Doch das Unwetter zieht ja nicht umsonst auf, denn einen Serienkiller gibt es in diesem Film ja auch und der hat noch was vor. Hier folgt der Film eher einer konventionellen Schiene, denn besondere Tiefe erhält der Killer, trotz allem Gedöns, nicht. Das muss er letztendlich auch nicht, wenn der Rest stimmt. Und da bekommt Das Mörderische Paradies gerade noch so die Kurve. Für besonders tief angelegte Twists in der Story hat der Film keine Zeit, denn Regisseur Borsos fährt ja zweispurig und widmet dabei Kurt Russell am meisten Zeit. So bleibt der Thrill um die Serienmorde zugespitzt und folgt damit leider auch einer vorhersehbaren Konvention. Dank Richard Jordan, der rechtzeitig mit fiebrigen Blick tatsächlich Spannung in seine Rolle bringen kann, verzeiht man dem Film sein letztes Drittel, inszeniert aus dem Handbuch filmischer Spannungsklischees.

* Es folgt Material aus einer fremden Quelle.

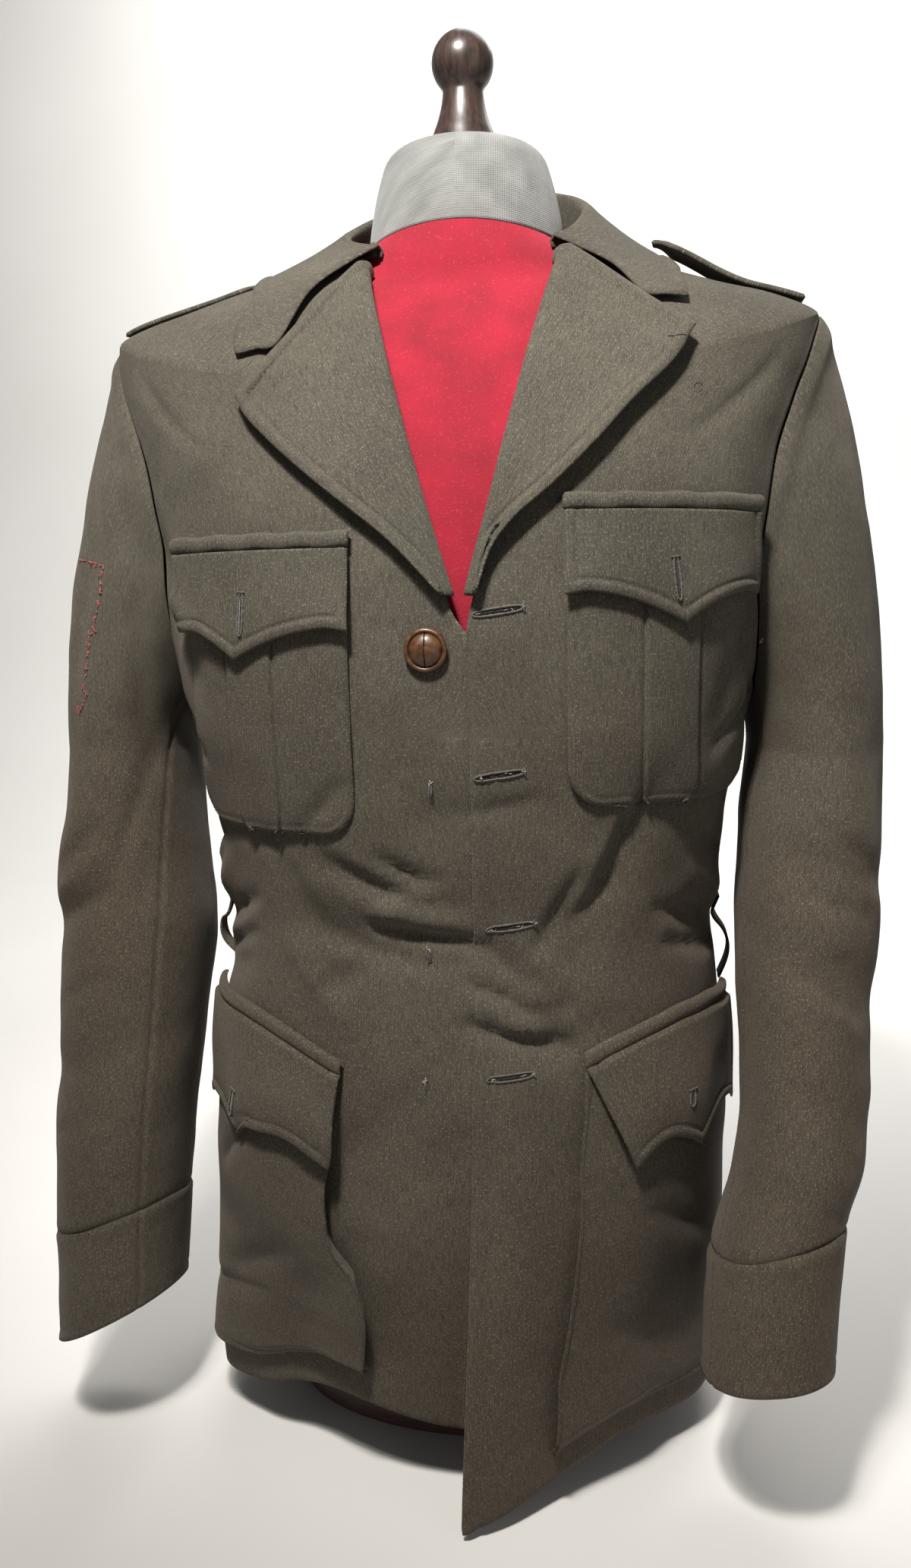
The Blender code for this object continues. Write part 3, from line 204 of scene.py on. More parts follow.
SLEEVES = {
    "left": [
        # z, x, half_width, y, half_depth, slope_x, slope_y
        (0.440, 0.2140, 0.0390, -0.006, 0.064, 0.00, 0.00),
        (0.400, 0.2110, 0.0410, -0.015, 0.063, 0.00, -0.04),
        (0.360, 0.2090, 0.0410, -0.024, 0.060, 0.00, -0.08),
        (0.320, 0.2070, 0.0385, -0.036, 0.057, 0.00, -0.14),
        (0.280, 0.2060, 0.0365, -0.050, 0.053, 0.05, -0.18),
        (0.240, 0.2060, 0.0360, -0.066, 0.050, 0.10, -0.20),
        (0.205, 0.2010, 0.0365, -0.080, 0.049, 0.18, -0.22),
        (0.165, 0.1895, 0.0375, -0.091, 0.049, 0.30, -0.24),
        (0.094, 0.1830, 0.0370, -0.110, 0.047, 0.15, -0.26),
    ],
    "right": [
        (0.440, -0.2155, 0.0375, -0.005, 0.062, 0.00, 0.00),
        (0.400, -0.2155, 0.0405, -0.009, 0.061, 0.00, -0.02),
        (0.360, -0.2145, 0.0440, -0.015, 0.059, 0.00, -0.05),
        (0.320, -0.2135, 0.0475, -0.021, 0.057, 0.05, -0.08),
        (0.280, -0.2155, 0.0465, -0.028, 0.055, 0.10, -0.12),
        (0.240, -0.2180, 0.0445, -0.035, 0.053, 0.16, -0.15),
        (0.200, -0.2205, 0.0430, -0.042, 0.052, 0.22, -0.18),
        (0.140, -0.2225, 0.0410, -0.052, 0.050, 0.33, -0.20),
        (0.075, -0.2235, 0.0395, -0.061, 0.048, 0.50, -0.20),
    ],
}
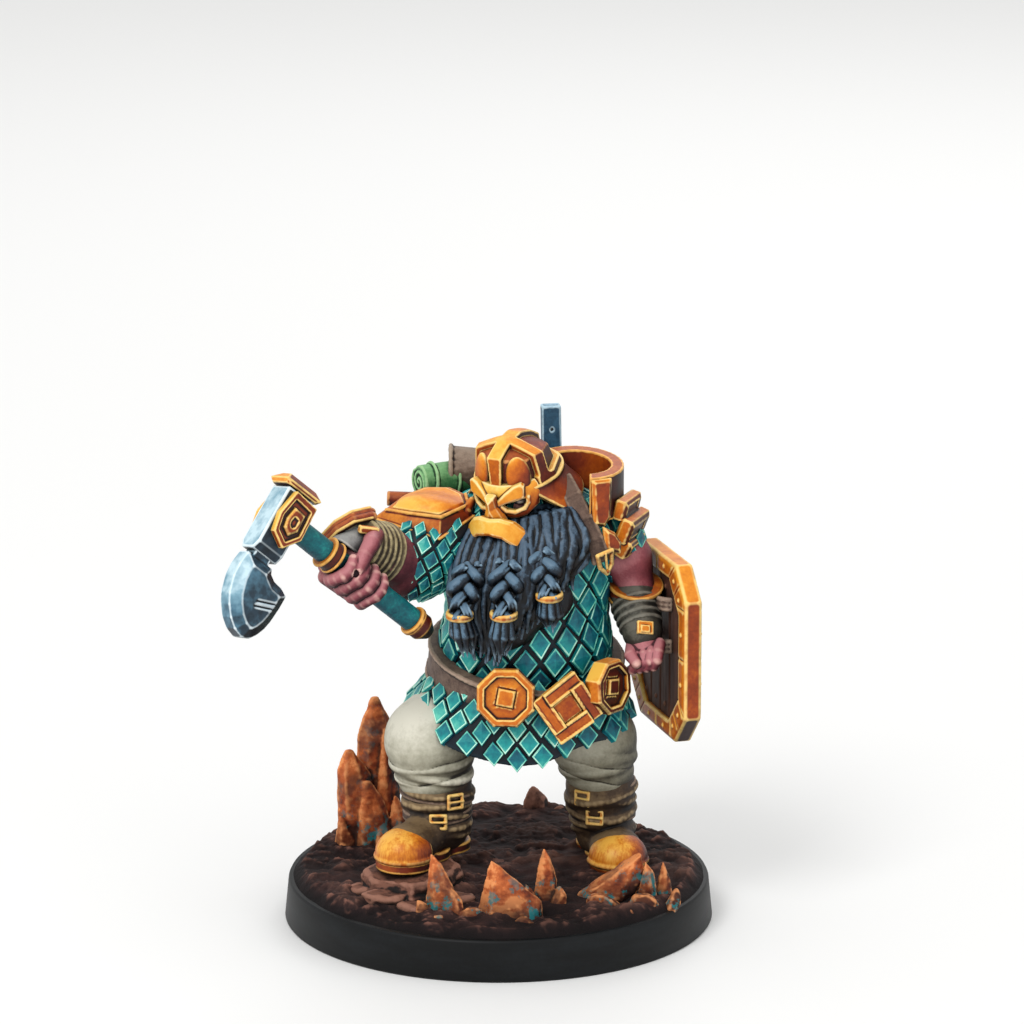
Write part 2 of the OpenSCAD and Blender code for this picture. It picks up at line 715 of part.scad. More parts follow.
module backpack() color("#5f5147") difference() {
    bag();
    torso();
}

module blanket_roll() color("#4f7a55") difference() {
    translate([-6.4, 5.2, 32.3]) rotate([0, 90, 0]) cylinder(r = 1.35, h = 4, $fn = 40);
    cloth_roll_shape();
    torso();
}

module cloth_roll() color("#6a5c4c") difference() {
    cloth_roll_shape();
    bag();
    torso();
}

module pack_rod() color("#7a3c30") difference() {
    translate([-8.3, 4.4, 30.9]) rotate([0, 88, 0]) cylinder(r = 0.5, h = 6, $fn = 32);
    bag();
    torso();
    translate([-6.4, 5.2, 32.3]) rotate([0, 90, 0]) cylinder(r = 1.35, h = 4, $fn = 40);
    cloth_roll_shape();
}

module tool_handle() color("#35586a") difference() {
    translate([4, 6, 30.5]) rotate([0, -1, 8]) translate([-0.75, -0.55, 0]) cube([1.5, 1.1, 7.2]);
    bag();
    cloth_roll_shape();
}

// ---------- one node at a time ----------

base_disc();
ground();
foot_pins();
rock_spires_rear();
rock_shards_front_right();
rock_shards_front_centre();
rock_slabs_front_left();
rock_spike_rear();
rock_ledge();
right_boot();
left_boot();
toe_caps();
soles();
boot_buckles();
right_trouser_leg();
left_trouser_leg();
coat_body();
coat_skirt();
right_sleeve();
left_sleeve();
belt();
belt_buckle();
belt_knot_plate();
belt_medallion();
head();
helm_bowl();
helm_bands();
helm_mask();
helm_moustache();
helm_neck_guard();
beard();
right_braid();
middle_braid();
left_braid();
braid_rings();
right_pauldron();
left_pauldron();
left_pauldron_lames();
shoulder_strap();
strap_buckle();
right_forearm();
right_bracer();
right_hand();
hammer_haft();
hammer_fittings();
hammer_block();
hammer_beak();
hammer_plaques();
hammer_cap();
left_arm();
left_cuff();
left_glove();
left_hand();
shield_board();
shield_rim();
backpack();
blanket_roll();
cloth_roll();
pack_rod();
tool_handle();
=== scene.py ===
"""A painted tabletop miniature on a round base: the looks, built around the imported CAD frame.

Shapes are worked in millimetres in the frame's own axes (+Z up, -Y the way the figure faces) and turned
into metres as each mesh is made. "Right" and "left" are the figure's own: its right hand is at -X.
"""
import math

import bmesh
import bpy
import numpy as np
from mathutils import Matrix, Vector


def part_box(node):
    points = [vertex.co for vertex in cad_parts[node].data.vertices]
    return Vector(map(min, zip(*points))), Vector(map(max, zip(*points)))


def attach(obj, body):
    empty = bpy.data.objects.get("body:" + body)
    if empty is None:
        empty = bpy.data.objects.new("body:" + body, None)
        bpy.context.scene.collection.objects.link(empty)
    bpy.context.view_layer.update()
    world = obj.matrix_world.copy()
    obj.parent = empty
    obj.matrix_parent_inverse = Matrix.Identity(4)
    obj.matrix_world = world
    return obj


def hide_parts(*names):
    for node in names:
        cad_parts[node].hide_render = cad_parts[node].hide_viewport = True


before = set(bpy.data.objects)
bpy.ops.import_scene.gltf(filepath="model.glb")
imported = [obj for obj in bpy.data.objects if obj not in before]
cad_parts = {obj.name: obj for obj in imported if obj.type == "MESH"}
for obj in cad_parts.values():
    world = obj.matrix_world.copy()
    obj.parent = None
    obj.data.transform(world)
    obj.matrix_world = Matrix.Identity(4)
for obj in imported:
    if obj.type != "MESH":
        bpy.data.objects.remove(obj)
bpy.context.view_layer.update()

import openvdb
from mathutils import Matrix, Vector
from mathutils.bvhtree import BVHTree

MM = 0.001
FAR = 9.0
FINE, MEDIUM, COARSE = 0.06, 0.09, 0.13  # cell sizes of the sculpting grids, in mm


# ---------------------------------------------------------------- numbers that the CAD model also uses

BASE_H = 3.1
BASE_R = 16.0
BASE_TOP_R = 15.65
LEDGE_H = 2.3
CREASE_SHADE_REACH = 0.7  # how far the painted shade (a dark lining) in the creases between parts reaches, in mm
DEPTH = 1.2  # over 1 makes every paint colour deeper
TORSO_EGGS = (((2, 0.2, 21), (6.3, 5.9, 4.6)), ((2.2, 0.5, 26.5), (6.3, 5.4, 5)), ((2.2, 0.9, 30), (6.2, 4, 3)))


def turn(x, y, z):
    """The rotation that turns by x, then y, then z degrees about those axes, as a 3x3 array."""
    rx, ry, rz = (Matrix.Rotation(math.radians(a), 3, n) for a, n in ((x, "X"), (y, "Y"), (z, "Z")))
    return np.array(rz @ ry @ rx)


HEAD = (turn(16, 0, -29), np.array((1.35, -1.3, 34.5)))
HAFT = (turn(0, 130.8, 27) @ turn(0, 0, -13), np.array((-10.4, -9, 28.7)))
HEAD_REACH = 7.9
HAMMER = (HAFT[0], HAFT[1] + HAFT[0] @ np.array((0, 0, -HEAD_REACH)))
SHIELD = (turn(0, 0, 17), np.array((12.4, 0.2, 21.2)))
HOME = (np.eye(3), np.zeros(3))


def middle(node):
    """The middle of a CAD node's box, in mm."""
    low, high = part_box(node)
    return np.array((low + high) / 2) / MM


# ---------------------------------------------------------------- sculpting with distances

def blend_min(a, b, soft):
    """The nearer of two distances, melted together over the width soft."""
    if soft <= 0:
        return np.minimum(a, b)
    h = np.maximum(soft - np.abs(a - b), 0) / soft
    return np.minimum(a, b) - h * h * soft / 4


def length(*parts):
    return np.sqrt(sum(p * p for p in parts))


def local(X, Y, Z, at, rot):
    """Grid points seen from a frame at `at`, turned by rot."""
    x, y, z = X - at[0], Y - at[1], Z - at[2]
    return tuple(x * rot[0, i] + y * rot[1, i] + z * rot[2, i] for i in range(3))


class Shape:
    """A distance function and the box that holds it."""

    def __init__(self, distance, low, high):
        self.distance, self.low, self.high = distance, np.array(low, float), np.array(high, float)


def limb(a, b, ra, rb=None):
    """A rod with round ends from a to b."""
    a, b, rb = np.array(a, float), np.array(b, float), ra if rb is None else rb
    d = b - a
    size = max(float(d @ d), 1e-9)

    def distance(X, Y, Z):
        x, y, z = X - a[0], Y - a[1], Z - a[2]
        t = np.clip((x * d[0] + y * d[1] + z * d[2]) / size, 0, 1)
        return length(x - t * d[0], y - t * d[1], z - t * d[2]) - (ra + (rb - ra) * t)
    r = max(ra, rb)
    return Shape(distance, np.minimum(a, b) - r, np.maximum(a, b) + r)


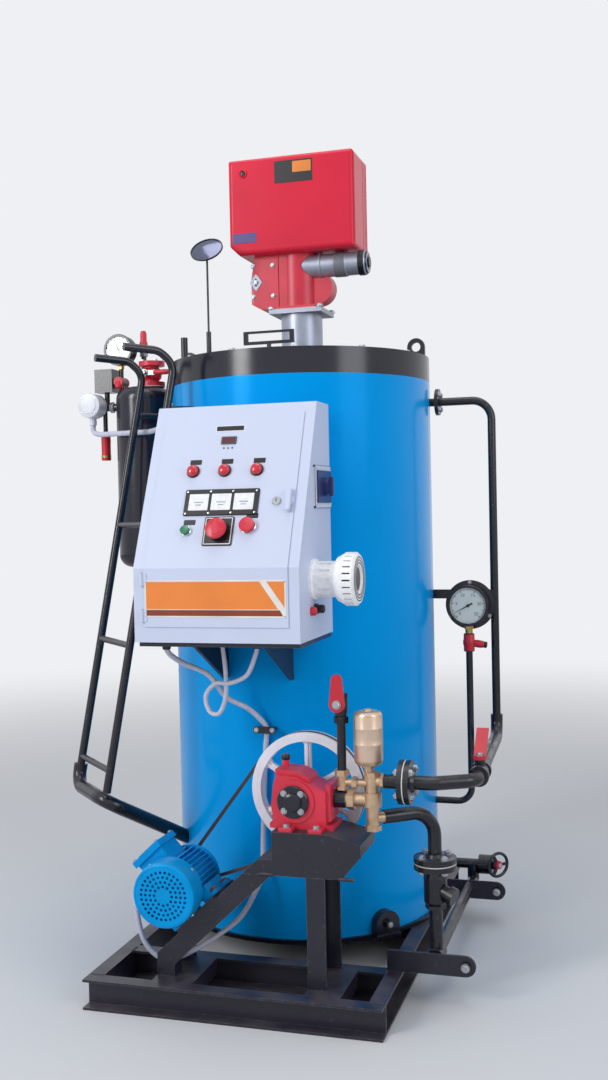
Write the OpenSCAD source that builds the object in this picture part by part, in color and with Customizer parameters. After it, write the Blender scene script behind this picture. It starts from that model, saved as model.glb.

Auf der dritten Ebene des Streifens geht es um die Freundin von Anderson, gespielt von Mariel Hemingway, einem Schwachpunkt in der Story. Zwischen Russell und Hemingway will, trotz Duschszene, einfach keine Chemie aufkommen. Die Rolle von Mariel Hemingway ist dramaturgisches Beiwerk, dass am Ende hilflos Schreien darf, anstatt ihrem Freund im Endkampf zu helfen. Ihre Rolle ist ein undankbares Klischeebild aus Optik und Reißbrett-Dramaturgie, das nur der Spannung dient und dementsprechend holperig von Hemingway gespielt wird. Der Rest des Ensembles ist bis in die Nebenrollen gut besetzt und Andy Garcia hat hier seine erste große Kinorolle.

Das Mörderische Paradies ist bis heute ein solider, straffer Thriller mit guter Bildsprache und durchdachten Momenten. Der schwache Abgang des Films wird durch seine flotte Inszenierung und seinen Szenen mit der Presse aufgefangen, die am Ende auch Mariel Hemingways Schauspiel retten. Wer Filme der 1980er sammelt, darf hier getrost zuschlagen.

Das Bild der Blu-ray ist satt und mit leichter, analogen Körnung, der Ton ist gut. Als Extras gibt es den deutschen und den englischen Trailer, sowie (in der Mediabook-Variante) ein informatives Booklet.